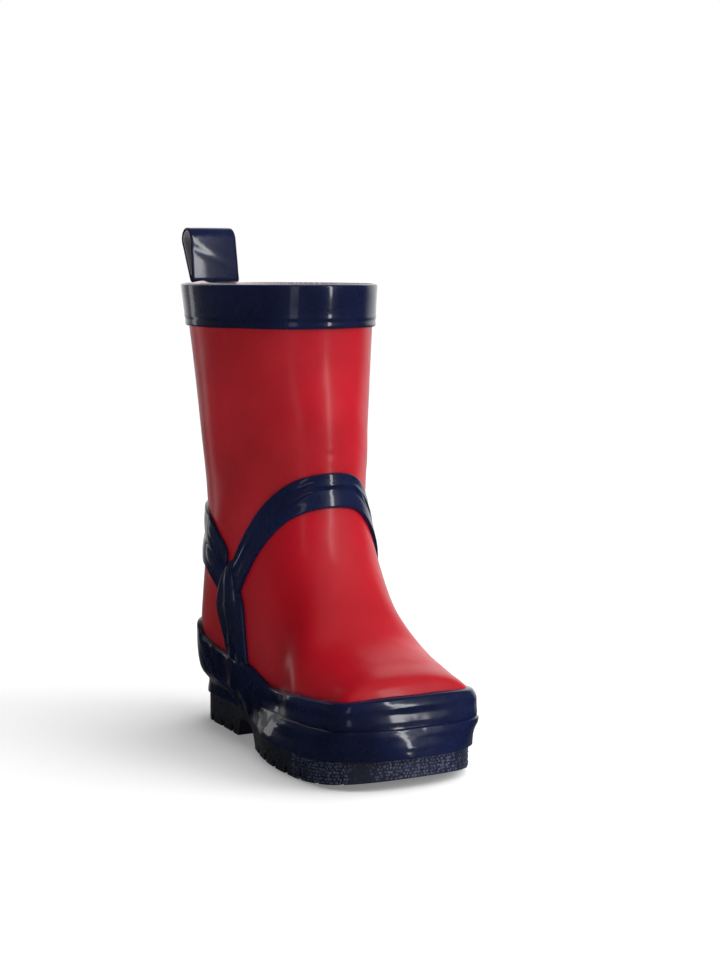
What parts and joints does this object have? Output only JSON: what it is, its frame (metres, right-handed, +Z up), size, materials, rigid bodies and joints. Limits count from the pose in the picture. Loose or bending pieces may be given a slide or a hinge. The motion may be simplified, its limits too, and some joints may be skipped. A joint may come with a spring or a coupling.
{
  "type": "rubber rain boot",
  "caption": "Child's left rubber rain boot: glossy red shaft and foot, navy top band, crossing straps, foxing, lugged sole with arch gap, and a pull loop at the back of the rim.",
  "frame": {"origin": "centre of the whole boot's footprint box, on the floor", "axes": "+Z up, toe towards -Y, heel towards +Y, -X is the inner (big toe) side"},
  "size_m": [0.0792, 0.1808, 0.2255],
  "materials": {
    "red_rubber": "glossy lacquered natural rubber",
    "navy_rubber": "glossy lacquered natural rubber",
    "navy_sole_rubber": "matt moulded rubber with a pebbled toe wall",
    "cotton_lining": "fine cotton jersey",
    "grey_cotton": "cotton tape",
    "stiffener_canvas": "rubberised canvas",
    "insole_board": "pressed fibre board",
    "filler_rubber": "cellular rubber",
    "footbed_textile": "textile-faced foam"
  },
  "bodies": {
    "boot": {"upper": "red_rubber", "back_stay": "red_rubber", "top_band": "navy_rubber", "lining": "cotton_lining", "heel_counter": "stiffener_canvas", "toe_puff": "stiffener_canvas", "insole_board": "insole_board", "midsole_filler": "filler_rubber", "outsole": "navy_sole_rubber", "foxing_band": "navy_rubber", "toe_bumper": "navy_rubber", "instep_strap": "navy_rubber", "heel_strap": "navy_rubber", "inner_side_strap": "navy_rubber", "outer_side_strap": "navy_rubber", "pull_loop_tails": "navy_rubber"},
    "pull_loop": {"pull_loop": "navy_rubber", "pull_loop_backing": "grey_cotton"},
    "footbed": {"footbed": "footbed_textile"}
  },
  "joints": [
    {"name": "pull_loop_bend", "type": "hinge", "parent": "boot", "child": "pull_loop", "pos_m": [-0.0087, 0.08085, 0.2018], "axis": [1, 0, 0], "range_deg": [-48, 80], "stiffness_Nm_per_rad": 0.005},
    {"name": "footbed_lift", "type": "hinge", "parent": "boot", "child": "footbed", "pos_m": [0, -0.08235, 0.0205], "axis": [1, 0, 0], "range_deg": [0, 12]}
  ]
}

-- -- --

**AIM**
Return the lines above exactly, keeping every word.

**PROBLEM SOLUTION**
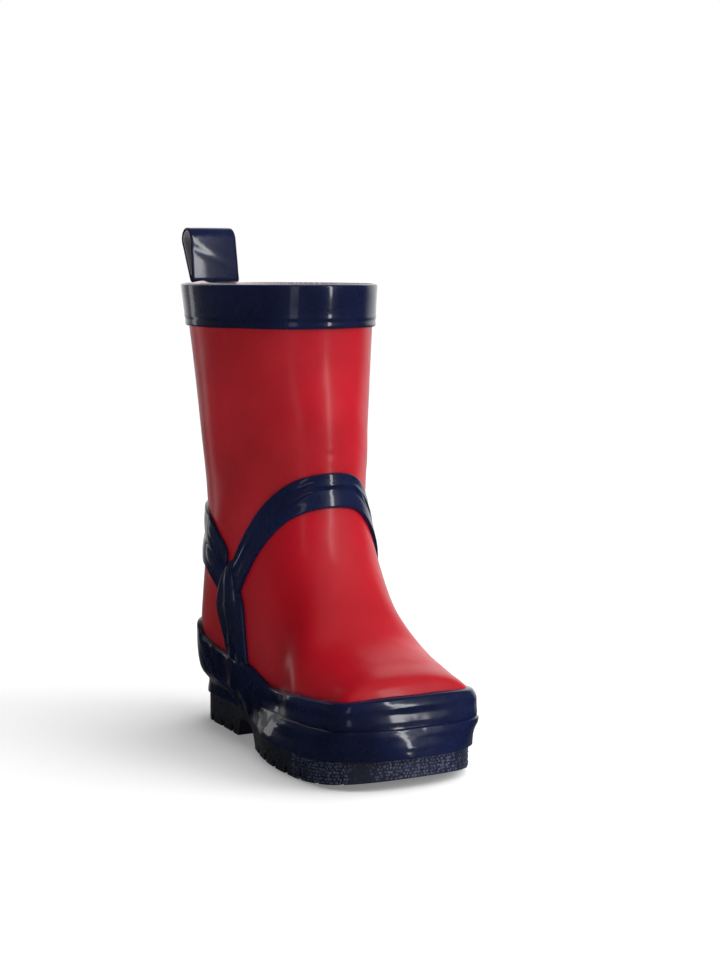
What parts and joints does this object have? Output only JSON: what it is, its frame (metres, right-handed, +Z up), size, materials, rigid bodies and joints. Limits count from the pose in the picture. Loose or bending pieces may be given a slide or a hinge. The motion may be simplified, its limits too, and some joints may be skipped. A joint may come with a spring or a coupling.
{
  "type": "rubber rain boot",
  "caption": "Child's left rubber rain boot: glossy red shaft and foot, navy top band, crossing straps, foxing, lugged sole with arch gap, and a pull loop at the back of the rim.",
  "frame": {"origin": "centre of the whole boot's footprint box, on the floor", "axes": "+Z up, toe towards -Y, heel towards +Y, -X is the inner (big toe) side"},
  "size_m": [0.0792, 0.1808, 0.2255],
  "materials": {
    "red_rubber": "glossy lacquered natural rubber",
    "navy_rubber": "glossy lacquered natural rubber",
    "navy_sole_rubber": "matt moulded rubber with a pebbled toe wall",
    "cotton_lining": "fine cotton jersey",
    "grey_cotton": "cotton tape",
    "stiffener_canvas": "rubberised canvas",
    "insole_board": "pressed fibre board",
    "filler_rubber": "cellular rubber",
    "footbed_textile": "textile-faced foam"
  },
  "bodies": {
    "boot": {"upper": "red_rubber", "back_stay": "red_rubber", "top_band": "navy_rubber", "lining": "cotton_lining", "heel_counter": "stiffener_canvas", "toe_puff": "stiffener_canvas", "insole_board": "insole_board", "midsole_filler": "filler_rubber", "outsole": "navy_sole_rubber", "foxing_band": "navy_rubber", "toe_bumper": "navy_rubber", "instep_strap": "navy_rubber", "heel_strap": "navy_rubber", "inner_side_strap": "navy_rubber", "outer_side_strap": "navy_rubber", "pull_loop_tails": "navy_rubber"},
    "pull_loop": {"pull_loop": "navy_rubber", "pull_loop_backing": "grey_cotton"},
    "footbed": {"footbed": "footbed_textile"}
  },
  "joints": [
    {"name": "pull_loop_bend", "type": "hinge", "parent": "boot", "child": "pull_loop", "pos_m": [-0.0087, 0.08085, 0.2018], "axis": [1, 0, 0], "range_deg": [-48, 80], "stiffness_Nm_per_rad": 0.005},
    {"name": "footbed_lift", "type": "hinge", "parent": "boot", "child": "footbed", "pos_m": [0, -0.08235, 0.0205], "axis": [1, 0, 0], "range_deg": [0, 12]}
  ]
}